▶ DO THIS: Reproduce all of the data word for word.
::::::::
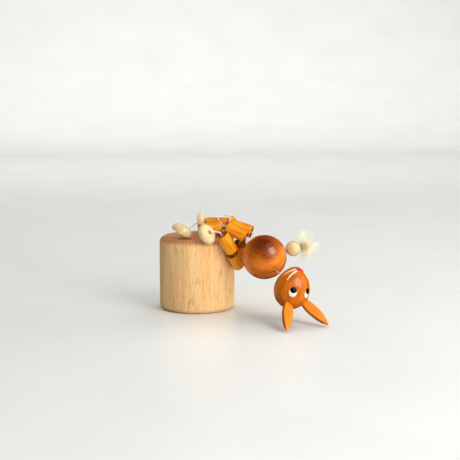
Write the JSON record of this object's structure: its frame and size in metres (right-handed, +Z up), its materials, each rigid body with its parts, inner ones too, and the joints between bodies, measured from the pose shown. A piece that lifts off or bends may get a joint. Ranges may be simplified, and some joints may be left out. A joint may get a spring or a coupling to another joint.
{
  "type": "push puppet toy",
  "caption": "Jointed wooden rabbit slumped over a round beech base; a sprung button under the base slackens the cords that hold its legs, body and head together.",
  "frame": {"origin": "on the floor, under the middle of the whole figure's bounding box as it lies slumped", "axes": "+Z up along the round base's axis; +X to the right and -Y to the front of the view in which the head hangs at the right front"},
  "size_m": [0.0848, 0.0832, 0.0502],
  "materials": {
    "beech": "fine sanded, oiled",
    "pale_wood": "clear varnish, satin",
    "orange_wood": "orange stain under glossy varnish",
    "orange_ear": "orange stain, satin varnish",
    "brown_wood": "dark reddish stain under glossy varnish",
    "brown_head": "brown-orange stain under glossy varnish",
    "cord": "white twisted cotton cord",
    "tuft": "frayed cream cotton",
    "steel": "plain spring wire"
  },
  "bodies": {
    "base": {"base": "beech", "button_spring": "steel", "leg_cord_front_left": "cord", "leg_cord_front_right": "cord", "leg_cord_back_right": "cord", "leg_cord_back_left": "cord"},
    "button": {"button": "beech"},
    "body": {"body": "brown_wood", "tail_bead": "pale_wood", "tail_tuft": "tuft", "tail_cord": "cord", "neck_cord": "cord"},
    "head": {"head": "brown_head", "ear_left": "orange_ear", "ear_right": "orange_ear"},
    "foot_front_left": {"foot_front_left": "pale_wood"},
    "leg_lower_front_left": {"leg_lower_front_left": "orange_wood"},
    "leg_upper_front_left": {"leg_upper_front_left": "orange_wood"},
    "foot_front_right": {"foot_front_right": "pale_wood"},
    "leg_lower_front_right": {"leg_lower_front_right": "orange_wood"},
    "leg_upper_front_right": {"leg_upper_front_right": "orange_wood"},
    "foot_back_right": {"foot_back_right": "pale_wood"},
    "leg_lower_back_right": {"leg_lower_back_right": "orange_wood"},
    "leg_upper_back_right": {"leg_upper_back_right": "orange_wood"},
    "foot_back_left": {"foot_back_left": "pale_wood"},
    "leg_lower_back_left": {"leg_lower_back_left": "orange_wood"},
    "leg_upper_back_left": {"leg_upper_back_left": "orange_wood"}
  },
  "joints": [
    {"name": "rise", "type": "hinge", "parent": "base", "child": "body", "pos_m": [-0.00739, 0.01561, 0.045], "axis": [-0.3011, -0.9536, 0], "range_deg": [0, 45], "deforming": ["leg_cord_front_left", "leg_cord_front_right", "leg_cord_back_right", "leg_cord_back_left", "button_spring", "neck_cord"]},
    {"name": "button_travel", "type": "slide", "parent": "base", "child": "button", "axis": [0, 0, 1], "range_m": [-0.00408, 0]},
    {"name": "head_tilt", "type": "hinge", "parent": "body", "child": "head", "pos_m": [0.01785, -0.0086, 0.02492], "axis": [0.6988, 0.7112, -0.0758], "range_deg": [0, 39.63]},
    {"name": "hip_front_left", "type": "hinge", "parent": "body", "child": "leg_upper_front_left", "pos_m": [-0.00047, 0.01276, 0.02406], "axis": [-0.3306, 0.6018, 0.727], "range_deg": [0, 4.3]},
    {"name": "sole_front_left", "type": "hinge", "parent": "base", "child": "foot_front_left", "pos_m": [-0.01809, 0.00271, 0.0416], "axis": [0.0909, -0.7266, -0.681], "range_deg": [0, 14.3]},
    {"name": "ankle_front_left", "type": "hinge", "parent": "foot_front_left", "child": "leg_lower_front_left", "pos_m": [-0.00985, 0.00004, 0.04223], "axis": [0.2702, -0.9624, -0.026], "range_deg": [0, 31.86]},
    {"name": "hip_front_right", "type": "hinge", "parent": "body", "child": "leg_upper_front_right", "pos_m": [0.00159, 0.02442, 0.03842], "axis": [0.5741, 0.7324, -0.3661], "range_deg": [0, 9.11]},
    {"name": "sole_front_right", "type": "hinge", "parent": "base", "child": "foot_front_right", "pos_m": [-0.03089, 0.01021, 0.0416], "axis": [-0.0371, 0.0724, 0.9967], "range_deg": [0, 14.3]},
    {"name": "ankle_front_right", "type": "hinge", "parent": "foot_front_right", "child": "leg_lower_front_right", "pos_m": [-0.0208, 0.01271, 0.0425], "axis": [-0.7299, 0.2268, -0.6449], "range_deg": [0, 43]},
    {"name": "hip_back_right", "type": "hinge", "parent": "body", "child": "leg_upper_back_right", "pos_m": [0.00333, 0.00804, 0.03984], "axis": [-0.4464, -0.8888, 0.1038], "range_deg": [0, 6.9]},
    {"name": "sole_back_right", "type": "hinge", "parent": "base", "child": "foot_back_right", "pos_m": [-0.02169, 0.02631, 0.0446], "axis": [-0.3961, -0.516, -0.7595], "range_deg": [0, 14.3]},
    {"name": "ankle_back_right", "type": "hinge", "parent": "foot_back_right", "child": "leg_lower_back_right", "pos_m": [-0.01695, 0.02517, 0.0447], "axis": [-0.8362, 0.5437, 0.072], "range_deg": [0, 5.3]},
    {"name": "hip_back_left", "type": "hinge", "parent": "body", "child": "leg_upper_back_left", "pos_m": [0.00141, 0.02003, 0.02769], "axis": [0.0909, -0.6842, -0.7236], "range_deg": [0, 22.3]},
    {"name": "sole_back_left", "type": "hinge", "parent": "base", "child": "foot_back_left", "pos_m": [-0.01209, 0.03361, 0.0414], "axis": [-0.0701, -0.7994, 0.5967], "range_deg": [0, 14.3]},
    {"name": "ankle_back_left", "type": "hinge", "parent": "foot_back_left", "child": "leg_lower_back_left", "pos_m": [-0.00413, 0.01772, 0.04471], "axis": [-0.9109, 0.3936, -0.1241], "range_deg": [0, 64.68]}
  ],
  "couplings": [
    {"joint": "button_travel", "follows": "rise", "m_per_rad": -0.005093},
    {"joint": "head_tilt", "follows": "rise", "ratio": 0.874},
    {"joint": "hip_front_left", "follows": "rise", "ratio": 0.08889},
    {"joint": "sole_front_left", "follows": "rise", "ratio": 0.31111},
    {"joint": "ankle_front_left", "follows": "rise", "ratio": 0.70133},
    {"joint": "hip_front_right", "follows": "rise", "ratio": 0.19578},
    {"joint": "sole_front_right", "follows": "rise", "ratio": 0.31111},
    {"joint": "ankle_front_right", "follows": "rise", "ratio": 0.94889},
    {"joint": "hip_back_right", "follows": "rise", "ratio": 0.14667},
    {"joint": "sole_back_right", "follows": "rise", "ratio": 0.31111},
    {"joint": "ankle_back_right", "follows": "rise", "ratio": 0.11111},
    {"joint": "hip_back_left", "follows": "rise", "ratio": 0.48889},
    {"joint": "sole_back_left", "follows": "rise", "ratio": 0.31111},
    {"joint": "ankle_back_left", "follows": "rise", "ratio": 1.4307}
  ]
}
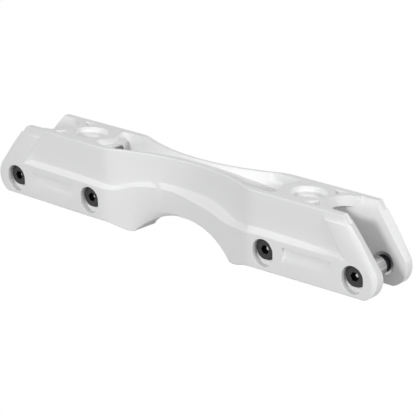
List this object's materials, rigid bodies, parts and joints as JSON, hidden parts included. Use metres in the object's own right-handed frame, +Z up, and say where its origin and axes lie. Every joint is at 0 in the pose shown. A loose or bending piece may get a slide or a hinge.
::::::::
▶ SOLUTION TO THE PROBLEM:
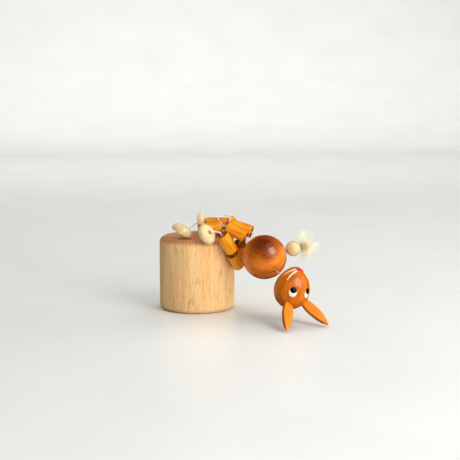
Write the JSON record of this object's structure: its frame and size in metres (right-handed, +Z up), its materials, each rigid body with its parts, inner ones too, and the joints between bodies, measured from the pose shown. A piece that lifts off or bends may get a joint. Ranges may be simplified, and some joints may be left out. A joint may get a spring or a coupling to another joint.
{
  "type": "push puppet toy",
  "caption": "Jointed wooden rabbit slumped over a round beech base; a sprung button under the base slackens the cords that hold its legs, body and head together.",
  "frame": {"origin": "on the floor, under the middle of the whole figure's bounding box as it lies slumped", "axes": "+Z up along the round base's axis; +X to the right and -Y to the front of the view in which the head hangs at the right front"},
  "size_m": [0.0848, 0.0832, 0.0502],
  "materials": {
    "beech": "fine sanded, oiled",
    "pale_wood": "clear varnish, satin",
    "orange_wood": "orange stain under glossy varnish",
    "orange_ear": "orange stain, satin varnish",
    "brown_wood": "dark reddish stain under glossy varnish",
    "brown_head": "brown-orange stain under glossy varnish",
    "cord": "white twisted cotton cord",
    "tuft": "frayed cream cotton",
    "steel": "plain spring wire"
  },
  "bodies": {
    "base": {"base": "beech", "button_spring": "steel", "leg_cord_front_left": "cord", "leg_cord_front_right": "cord", "leg_cord_back_right": "cord", "leg_cord_back_left": "cord"},
    "button": {"button": "beech"},
    "body": {"body": "brown_wood", "tail_bead": "pale_wood", "tail_tuft": "tuft", "tail_cord": "cord", "neck_cord": "cord"},
    "head": {"head": "brown_head", "ear_left": "orange_ear", "ear_right": "orange_ear"},
    "foot_front_left": {"foot_front_left": "pale_wood"},
    "leg_lower_front_left": {"leg_lower_front_left": "orange_wood"},
    "leg_upper_front_left": {"leg_upper_front_left": "orange_wood"},
    "foot_front_right": {"foot_front_right": "pale_wood"},
    "leg_lower_front_right": {"leg_lower_front_right": "orange_wood"},
    "leg_upper_front_right": {"leg_upper_front_right": "orange_wood"},
    "foot_back_right": {"foot_back_right": "pale_wood"},
    "leg_lower_back_right": {"leg_lower_back_right": "orange_wood"},
    "leg_upper_back_right": {"leg_upper_back_right": "orange_wood"},
    "foot_back_left": {"foot_back_left": "pale_wood"},
    "leg_lower_back_left": {"leg_lower_back_left": "orange_wood"},
    "leg_upper_back_left": {"leg_upper_back_left": "orange_wood"}
  },
  "joints": [
    {"name": "rise", "type": "hinge", "parent": "base", "child": "body", "pos_m": [-0.00739, 0.01561, 0.045], "axis": [-0.3011, -0.9536, 0], "range_deg": [0, 45], "deforming": ["leg_cord_front_left", "leg_cord_front_right", "leg_cord_back_right", "leg_cord_back_left", "button_spring", "neck_cord"]},
    {"name": "button_travel", "type": "slide", "parent": "base", "child": "button", "axis": [0, 0, 1], "range_m": [-0.00408, 0]},
    {"name": "head_tilt", "type": "hinge", "parent": "body", "child": "head", "pos_m": [0.01785, -0.0086, 0.02492], "axis": [0.6988, 0.7112, -0.0758], "range_deg": [0, 39.63]},
    {"name": "hip_front_left", "type": "hinge", "parent": "body", "child": "leg_upper_front_left", "pos_m": [-0.00047, 0.01276, 0.02406], "axis": [-0.3306, 0.6018, 0.727], "range_deg": [0, 4.3]},
    {"name": "sole_front_left", "type": "hinge", "parent": "base", "child": "foot_front_left", "pos_m": [-0.01809, 0.00271, 0.0416], "axis": [0.0909, -0.7266, -0.681], "range_deg": [0, 14.3]},
    {"name": "ankle_front_left", "type": "hinge", "parent": "foot_front_left", "child": "leg_lower_front_left", "pos_m": [-0.00985, 0.00004, 0.04223], "axis": [0.2702, -0.9624, -0.026], "range_deg": [0, 31.86]},
    {"name": "hip_front_right", "type": "hinge", "parent": "body", "child": "leg_upper_front_right", "pos_m": [0.00159, 0.02442, 0.03842], "axis": [0.5741, 0.7324, -0.3661], "range_deg": [0, 9.11]},
    {"name": "sole_front_right", "type": "hinge", "parent": "base", "child": "foot_front_right", "pos_m": [-0.03089, 0.01021, 0.0416], "axis": [-0.0371, 0.0724, 0.9967], "range_deg": [0, 14.3]},
    {"name": "ankle_front_right", "type": "hinge", "parent": "foot_front_right", "child": "leg_lower_front_right", "pos_m": [-0.0208, 0.01271, 0.0425], "axis": [-0.7299, 0.2268, -0.6449], "range_deg": [0, 43]},
    {"name": "hip_back_right", "type": "hinge", "parent": "body", "child": "leg_upper_back_right", "pos_m": [0.00333, 0.00804, 0.03984], "axis": [-0.4464, -0.8888, 0.1038], "range_deg": [0, 6.9]},
    {"name": "sole_back_right", "type": "hinge", "parent": "base", "child": "foot_back_right", "pos_m": [-0.02169, 0.02631, 0.0446], "axis": [-0.3961, -0.516, -0.7595], "range_deg": [0, 14.3]},
    {"name": "ankle_back_right", "type": "hinge", "parent": "foot_back_right", "child": "leg_lower_back_right", "pos_m": [-0.01695, 0.02517, 0.0447], "axis": [-0.8362, 0.5437, 0.072], "range_deg": [0, 5.3]},
    {"name": "hip_back_left", "type": "hinge", "parent": "body", "child": "leg_upper_back_left", "pos_m": [0.00141, 0.02003, 0.02769], "axis": [0.0909, -0.6842, -0.7236], "range_deg": [0, 22.3]},
    {"name": "sole_back_left", "type": "hinge", "parent": "base", "child": "foot_back_left", "pos_m": [-0.01209, 0.03361, 0.0414], "axis": [-0.0701, -0.7994, 0.5967], "range_deg": [0, 14.3]},
    {"name": "ankle_back_left", "type": "hinge", "parent": "foot_back_left", "child": "leg_lower_back_left", "pos_m": [-0.00413, 0.01772, 0.04471], "axis": [-0.9109, 0.3936, -0.1241], "range_deg": [0, 64.68]}
  ],
  "couplings": [
    {"joint": "button_travel", "follows": "rise", "m_per_rad": -0.005093},
    {"joint": "head_tilt", "follows": "rise", "ratio": 0.874},
    {"joint": "hip_front_left", "follows": "rise", "ratio": 0.08889},
    {"joint": "sole_front_left", "follows": "rise", "ratio": 0.31111},
    {"joint": "ankle_front_left", "follows": "rise", "ratio": 0.70133},
    {"joint": "hip_front_right", "follows": "rise", "ratio": 0.19578},
    {"joint": "sole_front_right", "follows": "rise", "ratio": 0.31111},
    {"joint": "ankle_front_right", "follows": "rise", "ratio": 0.94889},
    {"joint": "hip_back_right", "follows": "rise", "ratio": 0.14667},
    {"joint": "sole_back_right", "follows": "rise", "ratio": 0.31111},
    {"joint": "ankle_back_right", "follows": "rise", "ratio": 0.11111},
    {"joint": "hip_back_left", "follows": "rise", "ratio": 0.48889},
    {"joint": "sole_back_left", "follows": "rise", "ratio": 0.31111},
    {"joint": "ankle_back_left", "follows": "rise", "ratio": 1.4307}
  ]
}
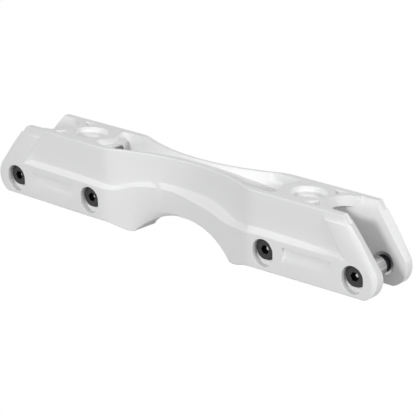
List this object's materials, rigid bodies, parts and joints as JSON, hidden parts included. Use metres in the object's own right-handed frame, +Z up, and say where its origin and axes lie. Every joint is at 0 in the pose shown. A loose or bending piece may get a slide or a hinge.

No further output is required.